Dalam kancah manajemen kualitas dan perbaikan berkelanjutan, siklus PDCA memang telah lama menjadi pondasi yang kokoh dan diakui secara global. Sebuah alat yang kita kenal mampu mengubah visi menjadi kenyataan dan memacu peningkatan tiada henti.

Namun siapa sangka, embrio dari siklus ini telah ada jauh sebelum namanya populer di kancah industri global. Konsep PDCA sendiri, pada hakikatnya, pertama kali dirumuskan dan dikembangkan oleh seorang pemikir brilian di bidang fisika, rekayasa, dan statistika asal Amerika, Walter A. Shewhart, pada era 1920-an. Lahir dari kebutuhan terhadap kontrol proses statistik di sektor manufaktur, ia adalah pelopor yang meletakkan dasar pemikiran sistematis ini. Meski demikian, siklus ini baru benar-benar mengudara dan menjadi alat manajemen yang sangat berpengaruh setelah dipopulerkan secara gencar oleh guru manajemen legendaris, W. Edwards Deming, sekitar tahun 1950-an. Deming, yang dengan rendah hati sering menyebutnya sebagai “Siklus Shewhart” atau “Roda Deming,” membawa gagasan ini ke puncak popularitasnya, khususnya di industri Jepang, dan secara historis berkontribusi besar pada kebangkitan ekonomi mereka pasca Perang Dunia II. Sebuah konsep yang lahir dari laboratorium penelitian hingga menjadi kekuatan transformatif global.

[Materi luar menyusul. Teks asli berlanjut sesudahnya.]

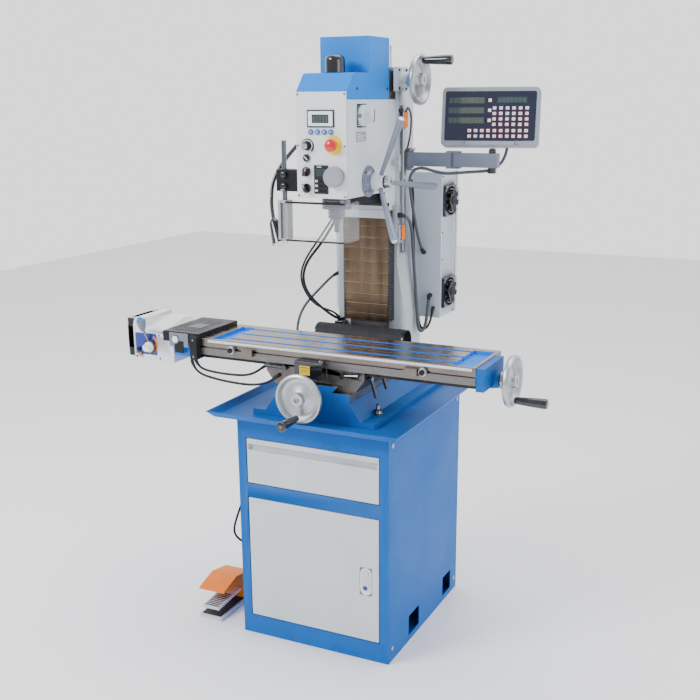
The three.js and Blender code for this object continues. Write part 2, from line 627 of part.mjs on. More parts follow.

Melalui pendekatan ARKK, LDII secara efektif mengubah gagasan menjadi kenyataan, memastikan setiap langkah terukur, dan secara kontinu berproses menuju kebaikan dan kelancaran. Ini mengingatkan kita pada sebuah adagium dalam khazanah Jawa: “Nggayuh marang kasampurnan” — sebuah upaya tak berkesudahan untuk meraih kesempurnaan. Sama seperti continuous improvement yang digaungkan dunia modern, ARKK adalah manifestasi nyata dari semangat untuk terus meningkatkan diri dan kualitas amal. Sebuah siklus tiada henti yang mengajak kita untuk merenung, bertindak, mengevaluasi, dan terus bergerak maju demi kebaikan yang lebih besar.